[Start]

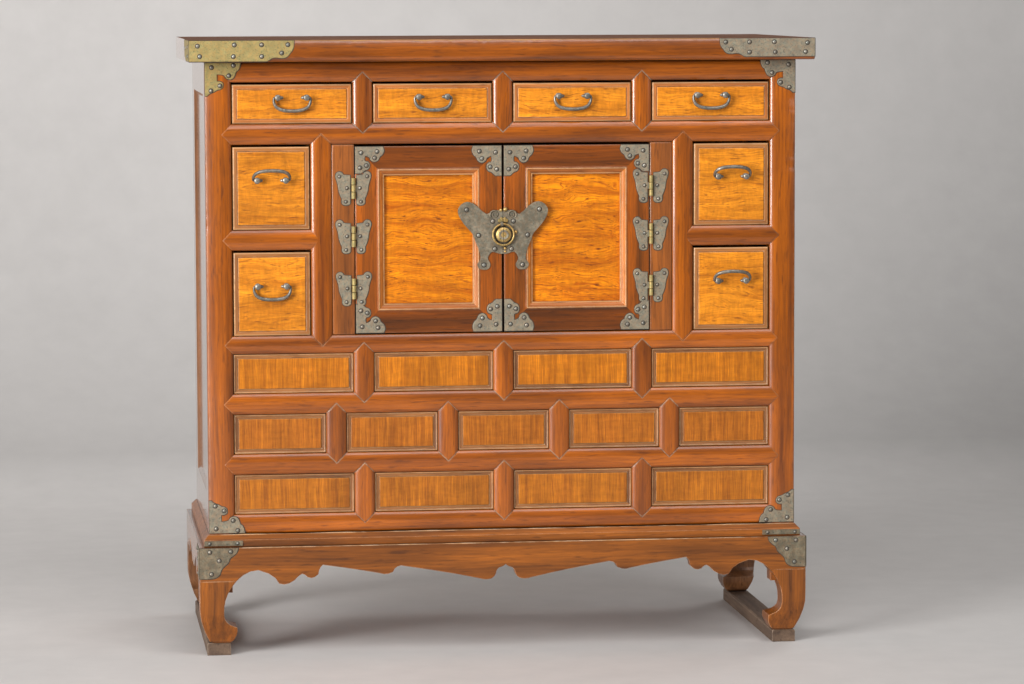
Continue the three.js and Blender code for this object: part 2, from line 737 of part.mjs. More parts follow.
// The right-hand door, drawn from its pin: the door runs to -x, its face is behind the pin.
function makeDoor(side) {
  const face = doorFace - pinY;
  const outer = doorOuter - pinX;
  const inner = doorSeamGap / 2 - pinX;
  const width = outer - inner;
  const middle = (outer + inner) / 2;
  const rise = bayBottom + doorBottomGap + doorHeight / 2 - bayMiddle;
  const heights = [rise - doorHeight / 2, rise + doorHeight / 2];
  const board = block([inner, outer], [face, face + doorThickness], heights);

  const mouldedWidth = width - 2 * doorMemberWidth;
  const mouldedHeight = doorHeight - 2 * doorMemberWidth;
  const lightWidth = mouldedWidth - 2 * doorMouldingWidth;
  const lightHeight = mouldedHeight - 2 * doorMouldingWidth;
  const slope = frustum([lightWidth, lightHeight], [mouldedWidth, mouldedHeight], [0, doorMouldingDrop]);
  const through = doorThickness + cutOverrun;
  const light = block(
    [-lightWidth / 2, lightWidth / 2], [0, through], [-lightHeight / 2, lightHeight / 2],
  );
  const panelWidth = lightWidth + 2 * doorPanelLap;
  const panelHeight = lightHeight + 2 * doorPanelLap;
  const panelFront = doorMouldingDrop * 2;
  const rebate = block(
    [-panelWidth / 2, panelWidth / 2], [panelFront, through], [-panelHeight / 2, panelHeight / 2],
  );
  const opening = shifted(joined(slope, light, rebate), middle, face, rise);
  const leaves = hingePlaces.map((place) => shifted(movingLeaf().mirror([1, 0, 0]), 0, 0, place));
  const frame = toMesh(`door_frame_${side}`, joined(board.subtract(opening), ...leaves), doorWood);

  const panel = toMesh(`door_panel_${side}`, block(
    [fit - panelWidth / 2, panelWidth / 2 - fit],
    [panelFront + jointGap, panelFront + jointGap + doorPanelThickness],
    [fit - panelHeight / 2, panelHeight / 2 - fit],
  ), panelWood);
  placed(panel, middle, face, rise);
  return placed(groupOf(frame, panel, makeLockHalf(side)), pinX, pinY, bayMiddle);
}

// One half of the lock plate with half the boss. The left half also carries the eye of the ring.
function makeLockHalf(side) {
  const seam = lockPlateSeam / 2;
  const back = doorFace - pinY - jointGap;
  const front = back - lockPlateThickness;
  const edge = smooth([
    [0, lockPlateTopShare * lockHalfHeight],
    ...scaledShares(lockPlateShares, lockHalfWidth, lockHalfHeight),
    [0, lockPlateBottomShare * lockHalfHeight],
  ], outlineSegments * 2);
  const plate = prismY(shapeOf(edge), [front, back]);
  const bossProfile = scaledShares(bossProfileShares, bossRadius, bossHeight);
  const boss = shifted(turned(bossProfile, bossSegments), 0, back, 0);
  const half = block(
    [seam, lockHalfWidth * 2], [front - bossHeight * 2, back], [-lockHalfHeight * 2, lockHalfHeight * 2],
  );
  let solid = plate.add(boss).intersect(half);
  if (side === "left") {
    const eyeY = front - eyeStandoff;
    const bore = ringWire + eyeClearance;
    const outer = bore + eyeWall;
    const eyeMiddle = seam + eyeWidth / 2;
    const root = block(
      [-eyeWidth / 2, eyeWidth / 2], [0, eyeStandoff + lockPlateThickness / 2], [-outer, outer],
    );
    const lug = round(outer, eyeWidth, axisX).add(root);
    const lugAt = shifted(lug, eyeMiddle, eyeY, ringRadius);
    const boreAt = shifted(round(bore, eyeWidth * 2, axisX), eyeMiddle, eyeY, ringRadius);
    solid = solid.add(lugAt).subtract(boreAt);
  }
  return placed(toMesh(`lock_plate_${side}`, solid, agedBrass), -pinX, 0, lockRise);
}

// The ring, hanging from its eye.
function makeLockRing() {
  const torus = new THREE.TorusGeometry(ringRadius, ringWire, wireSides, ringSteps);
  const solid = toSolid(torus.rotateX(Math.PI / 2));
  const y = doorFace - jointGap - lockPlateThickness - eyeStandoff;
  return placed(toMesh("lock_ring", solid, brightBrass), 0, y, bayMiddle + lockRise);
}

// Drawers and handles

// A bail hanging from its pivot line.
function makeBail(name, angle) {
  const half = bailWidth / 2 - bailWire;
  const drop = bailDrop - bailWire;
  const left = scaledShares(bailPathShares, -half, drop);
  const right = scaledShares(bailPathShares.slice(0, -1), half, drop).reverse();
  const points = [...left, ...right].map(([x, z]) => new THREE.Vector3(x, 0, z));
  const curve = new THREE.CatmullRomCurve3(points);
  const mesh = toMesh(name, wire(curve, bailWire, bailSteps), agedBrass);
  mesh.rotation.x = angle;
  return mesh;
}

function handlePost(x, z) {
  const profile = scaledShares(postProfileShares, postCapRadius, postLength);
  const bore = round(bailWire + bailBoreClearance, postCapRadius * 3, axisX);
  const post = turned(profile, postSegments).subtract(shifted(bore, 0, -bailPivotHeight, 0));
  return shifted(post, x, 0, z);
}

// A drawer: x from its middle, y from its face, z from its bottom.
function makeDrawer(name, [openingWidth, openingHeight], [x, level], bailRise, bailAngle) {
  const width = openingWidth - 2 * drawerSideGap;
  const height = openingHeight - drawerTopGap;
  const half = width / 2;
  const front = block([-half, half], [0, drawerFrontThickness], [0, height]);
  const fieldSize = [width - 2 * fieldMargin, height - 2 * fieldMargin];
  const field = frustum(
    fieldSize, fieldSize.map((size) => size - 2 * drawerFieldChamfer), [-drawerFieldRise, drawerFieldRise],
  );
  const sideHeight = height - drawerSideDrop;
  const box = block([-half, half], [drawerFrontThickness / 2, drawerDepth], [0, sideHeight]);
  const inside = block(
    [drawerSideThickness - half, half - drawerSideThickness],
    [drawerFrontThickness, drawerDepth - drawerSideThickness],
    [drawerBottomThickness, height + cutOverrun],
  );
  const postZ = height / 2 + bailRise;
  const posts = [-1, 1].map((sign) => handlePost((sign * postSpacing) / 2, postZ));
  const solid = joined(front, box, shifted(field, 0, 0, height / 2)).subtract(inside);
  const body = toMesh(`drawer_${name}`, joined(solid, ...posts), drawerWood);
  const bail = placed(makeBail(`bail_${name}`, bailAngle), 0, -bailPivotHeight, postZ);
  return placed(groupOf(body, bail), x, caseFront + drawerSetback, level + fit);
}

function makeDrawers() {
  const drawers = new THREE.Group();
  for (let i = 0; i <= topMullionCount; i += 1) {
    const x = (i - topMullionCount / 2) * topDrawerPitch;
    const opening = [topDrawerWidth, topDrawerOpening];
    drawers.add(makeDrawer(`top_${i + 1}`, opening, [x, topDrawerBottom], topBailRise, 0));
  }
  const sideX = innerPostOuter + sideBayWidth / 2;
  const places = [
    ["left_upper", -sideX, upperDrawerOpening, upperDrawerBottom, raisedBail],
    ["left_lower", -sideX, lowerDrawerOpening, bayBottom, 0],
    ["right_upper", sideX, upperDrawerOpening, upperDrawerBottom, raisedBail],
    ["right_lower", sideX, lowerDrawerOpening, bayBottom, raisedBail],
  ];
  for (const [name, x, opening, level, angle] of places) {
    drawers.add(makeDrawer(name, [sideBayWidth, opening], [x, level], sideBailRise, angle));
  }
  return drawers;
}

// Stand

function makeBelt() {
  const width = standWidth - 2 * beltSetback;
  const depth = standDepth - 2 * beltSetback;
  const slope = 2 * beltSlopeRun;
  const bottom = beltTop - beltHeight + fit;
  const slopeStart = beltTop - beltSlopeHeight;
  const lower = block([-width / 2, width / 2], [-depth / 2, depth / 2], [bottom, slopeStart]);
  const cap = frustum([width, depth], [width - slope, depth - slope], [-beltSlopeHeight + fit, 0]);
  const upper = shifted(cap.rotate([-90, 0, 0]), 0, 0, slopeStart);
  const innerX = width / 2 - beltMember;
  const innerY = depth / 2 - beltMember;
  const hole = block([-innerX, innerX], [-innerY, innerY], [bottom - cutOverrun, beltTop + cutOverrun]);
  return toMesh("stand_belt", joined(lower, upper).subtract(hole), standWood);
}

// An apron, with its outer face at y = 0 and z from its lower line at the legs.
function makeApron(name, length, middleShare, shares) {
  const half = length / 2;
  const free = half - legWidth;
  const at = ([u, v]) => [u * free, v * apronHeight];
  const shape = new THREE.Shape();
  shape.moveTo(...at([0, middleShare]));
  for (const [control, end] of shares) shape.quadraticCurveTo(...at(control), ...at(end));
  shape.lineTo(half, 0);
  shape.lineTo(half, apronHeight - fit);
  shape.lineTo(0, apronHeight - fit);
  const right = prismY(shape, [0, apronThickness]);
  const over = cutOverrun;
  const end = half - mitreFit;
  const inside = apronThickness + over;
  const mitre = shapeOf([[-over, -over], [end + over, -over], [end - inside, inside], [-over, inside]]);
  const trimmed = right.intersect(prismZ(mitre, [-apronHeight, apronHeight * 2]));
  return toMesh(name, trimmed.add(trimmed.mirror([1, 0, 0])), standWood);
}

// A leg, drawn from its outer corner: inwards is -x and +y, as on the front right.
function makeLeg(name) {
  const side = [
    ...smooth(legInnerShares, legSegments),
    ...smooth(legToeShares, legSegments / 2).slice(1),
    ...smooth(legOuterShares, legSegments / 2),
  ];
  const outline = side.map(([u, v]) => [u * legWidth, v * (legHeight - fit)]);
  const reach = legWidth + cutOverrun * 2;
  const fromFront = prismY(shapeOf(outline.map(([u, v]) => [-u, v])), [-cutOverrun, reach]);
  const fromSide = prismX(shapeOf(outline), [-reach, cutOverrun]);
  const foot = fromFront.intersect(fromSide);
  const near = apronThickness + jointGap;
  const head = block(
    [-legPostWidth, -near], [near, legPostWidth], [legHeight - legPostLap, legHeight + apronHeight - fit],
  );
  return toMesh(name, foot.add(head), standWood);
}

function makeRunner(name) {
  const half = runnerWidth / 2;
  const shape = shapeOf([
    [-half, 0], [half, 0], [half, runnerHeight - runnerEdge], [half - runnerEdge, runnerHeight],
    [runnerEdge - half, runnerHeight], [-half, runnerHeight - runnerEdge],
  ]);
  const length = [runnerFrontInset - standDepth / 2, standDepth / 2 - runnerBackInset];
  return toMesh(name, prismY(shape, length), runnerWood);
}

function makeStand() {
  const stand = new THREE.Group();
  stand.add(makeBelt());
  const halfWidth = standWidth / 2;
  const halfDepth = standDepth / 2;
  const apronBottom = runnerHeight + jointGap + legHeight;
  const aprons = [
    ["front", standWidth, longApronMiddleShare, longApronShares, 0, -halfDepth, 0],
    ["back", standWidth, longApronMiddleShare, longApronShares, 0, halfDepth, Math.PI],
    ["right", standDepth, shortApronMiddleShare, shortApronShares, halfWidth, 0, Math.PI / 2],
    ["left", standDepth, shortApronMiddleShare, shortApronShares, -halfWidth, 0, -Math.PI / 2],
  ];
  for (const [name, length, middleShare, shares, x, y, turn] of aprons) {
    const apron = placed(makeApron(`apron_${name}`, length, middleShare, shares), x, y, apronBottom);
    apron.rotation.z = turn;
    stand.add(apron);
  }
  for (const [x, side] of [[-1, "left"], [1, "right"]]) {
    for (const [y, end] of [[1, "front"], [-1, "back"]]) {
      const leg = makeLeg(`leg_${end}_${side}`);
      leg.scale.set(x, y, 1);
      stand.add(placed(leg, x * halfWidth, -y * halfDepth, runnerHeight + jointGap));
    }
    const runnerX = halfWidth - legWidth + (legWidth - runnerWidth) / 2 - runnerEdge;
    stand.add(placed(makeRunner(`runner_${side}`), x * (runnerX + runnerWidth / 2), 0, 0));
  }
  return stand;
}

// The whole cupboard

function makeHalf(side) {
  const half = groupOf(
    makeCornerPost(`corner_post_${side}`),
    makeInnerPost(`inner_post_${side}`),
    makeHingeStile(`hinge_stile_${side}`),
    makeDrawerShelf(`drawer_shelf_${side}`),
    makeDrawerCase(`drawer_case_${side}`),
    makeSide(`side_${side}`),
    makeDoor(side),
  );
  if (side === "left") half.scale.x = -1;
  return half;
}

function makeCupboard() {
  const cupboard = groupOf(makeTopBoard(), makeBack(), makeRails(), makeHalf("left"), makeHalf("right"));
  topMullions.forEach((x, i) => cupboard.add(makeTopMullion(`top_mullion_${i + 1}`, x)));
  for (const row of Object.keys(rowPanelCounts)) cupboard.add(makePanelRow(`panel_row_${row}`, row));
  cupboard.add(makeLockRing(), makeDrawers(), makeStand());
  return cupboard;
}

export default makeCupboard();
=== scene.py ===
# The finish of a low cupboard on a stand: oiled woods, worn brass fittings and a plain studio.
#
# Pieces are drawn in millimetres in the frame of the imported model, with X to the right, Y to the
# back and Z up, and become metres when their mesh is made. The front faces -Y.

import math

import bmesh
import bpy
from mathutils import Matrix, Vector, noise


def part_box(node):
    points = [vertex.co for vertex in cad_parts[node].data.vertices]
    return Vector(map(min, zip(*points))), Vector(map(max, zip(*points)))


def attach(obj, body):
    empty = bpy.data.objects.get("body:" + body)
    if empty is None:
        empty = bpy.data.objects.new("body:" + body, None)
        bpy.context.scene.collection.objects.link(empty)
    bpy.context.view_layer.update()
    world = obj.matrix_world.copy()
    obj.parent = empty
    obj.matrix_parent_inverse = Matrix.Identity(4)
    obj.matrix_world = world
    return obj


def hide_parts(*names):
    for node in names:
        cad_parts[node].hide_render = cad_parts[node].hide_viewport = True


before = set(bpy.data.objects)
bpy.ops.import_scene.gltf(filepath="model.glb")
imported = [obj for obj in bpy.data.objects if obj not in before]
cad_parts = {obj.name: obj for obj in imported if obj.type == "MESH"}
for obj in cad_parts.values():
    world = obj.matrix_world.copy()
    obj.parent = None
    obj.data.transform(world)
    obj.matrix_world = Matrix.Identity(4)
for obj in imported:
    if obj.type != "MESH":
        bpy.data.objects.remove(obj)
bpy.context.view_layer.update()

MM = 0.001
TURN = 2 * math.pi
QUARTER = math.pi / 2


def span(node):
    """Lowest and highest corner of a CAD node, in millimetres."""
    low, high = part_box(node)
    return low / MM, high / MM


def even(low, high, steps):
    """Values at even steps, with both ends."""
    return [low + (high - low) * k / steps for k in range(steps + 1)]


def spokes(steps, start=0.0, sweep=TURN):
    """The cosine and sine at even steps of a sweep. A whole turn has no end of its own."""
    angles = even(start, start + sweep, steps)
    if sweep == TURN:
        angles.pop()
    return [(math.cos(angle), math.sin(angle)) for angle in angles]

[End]

> **Problem requirements**: From the line with "The whole cupboard" through the line with "obj.matrix_world = world", set down every line exactly and nothing besides.

> **Response for this exercise**:
// The whole cupboard

function makeHalf(side) {
  const half = groupOf(
    makeCornerPost(`corner_post_${side}`),
    makeInnerPost(`inner_post_${side}`),
    makeHingeStile(`hinge_stile_${side}`),
    makeDrawerShelf(`drawer_shelf_${side}`),
    makeDrawerCase(`drawer_case_${side}`),
    makeSide(`side_${side}`),
    makeDoor(side),
  );
  if (side === "left") half.scale.x = -1;
  return half;
}

function makeCupboard() {
  const cupboard = groupOf(makeTopBoard(), makeBack(), makeRails(), makeHalf("left"), makeHalf("right"));
  topMullions.forEach((x, i) => cupboard.add(makeTopMullion(`top_mullion_${i + 1}`, x)));
  for (const row of Object.keys(rowPanelCounts)) cupboard.add(makePanelRow(`panel_row_${row}`, row));
  cupboard.add(makeLockRing(), makeDrawers(), makeStand());
  return cupboard;
}

export default makeCupboard();
=== scene.py ===
# The finish of a low cupboard on a stand: oiled woods, worn brass fittings and a plain studio.
#
# Pieces are drawn in millimetres in the frame of the imported model, with X to the right, Y to the
# back and Z up, and become metres when their mesh is made. The front faces -Y.

import math

import bmesh
import bpy
from mathutils import Matrix, Vector, noise


def part_box(node):
    points = [vertex.co for vertex in cad_parts[node].data.vertices]
    return Vector(map(min, zip(*points))), Vector(map(max, zip(*points)))


def attach(obj, body):
    empty = bpy.data.objects.get("body:" + body)
    if empty is None:
        empty = bpy.data.objects.new("body:" + body, None)
        bpy.context.scene.collection.objects.link(empty)
    bpy.context.view_layer.update()
    world = obj.matrix_world.copy()
    obj.parent = empty
    obj.matrix_parent_inverse = Matrix.Identity(4)
    obj.matrix_world = world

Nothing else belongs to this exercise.